* _GIVEN DATA_
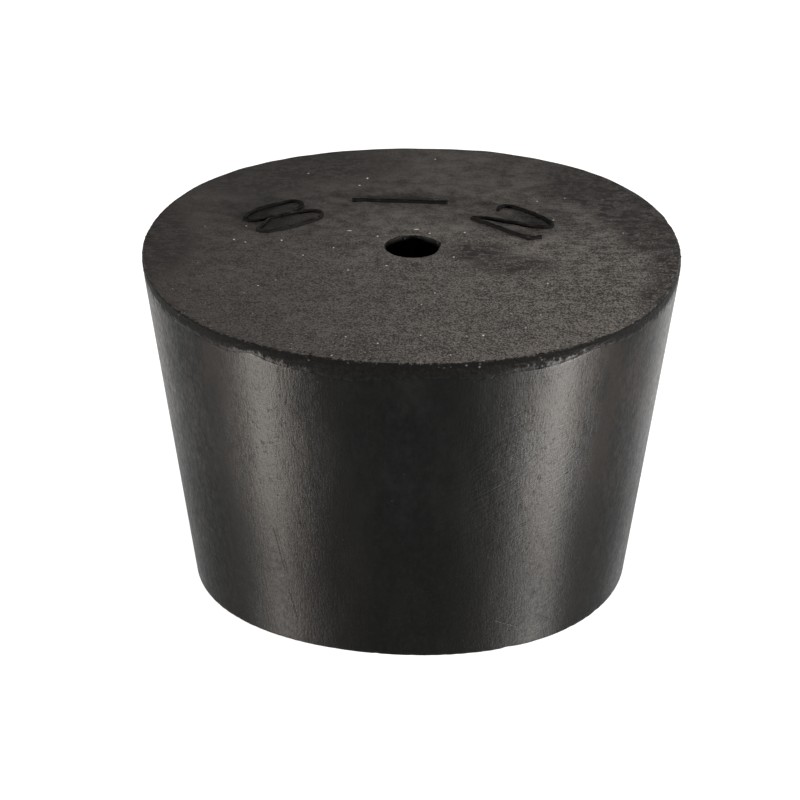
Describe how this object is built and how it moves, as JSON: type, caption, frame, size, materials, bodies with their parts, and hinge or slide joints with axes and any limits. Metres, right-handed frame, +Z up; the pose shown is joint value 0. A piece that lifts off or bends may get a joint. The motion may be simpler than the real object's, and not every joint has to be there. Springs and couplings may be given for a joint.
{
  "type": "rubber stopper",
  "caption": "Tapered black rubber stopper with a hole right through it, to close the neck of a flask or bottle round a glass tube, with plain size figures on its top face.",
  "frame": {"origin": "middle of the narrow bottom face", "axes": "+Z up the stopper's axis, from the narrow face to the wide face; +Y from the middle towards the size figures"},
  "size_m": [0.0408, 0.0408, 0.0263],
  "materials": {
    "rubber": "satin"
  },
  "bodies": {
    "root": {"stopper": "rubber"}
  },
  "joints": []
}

* _REQUIREMENTS_
Copy down the material exactly as written.

* _RIGHT ANSWER_
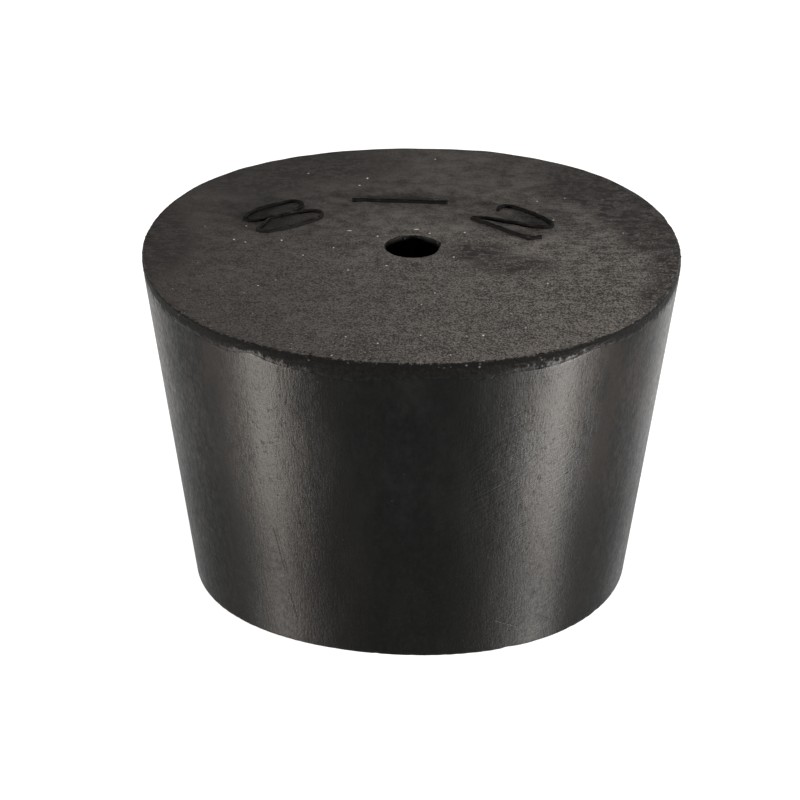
Describe how this object is built and how it moves, as JSON: type, caption, frame, size, materials, bodies with their parts, and hinge or slide joints with axes and any limits. Metres, right-handed frame, +Z up; the pose shown is joint value 0. A piece that lifts off or bends may get a joint. The motion may be simpler than the real object's, and not every joint has to be there. Springs and couplings may be given for a joint.
{
  "type": "rubber stopper",
  "caption": "Tapered black rubber stopper with a hole right through it, to close the neck of a flask or bottle round a glass tube, with plain size figures on its top face.",
  "frame": {"origin": "middle of the narrow bottom face", "axes": "+Z up the stopper's axis, from the narrow face to the wide face; +Y from the middle towards the size figures"},
  "size_m": [0.0408, 0.0408, 0.0263],
  "materials": {
    "rubber": "satin"
  },
  "bodies": {
    "root": {"stopper": "rubber"}
  },
  "joints": []
}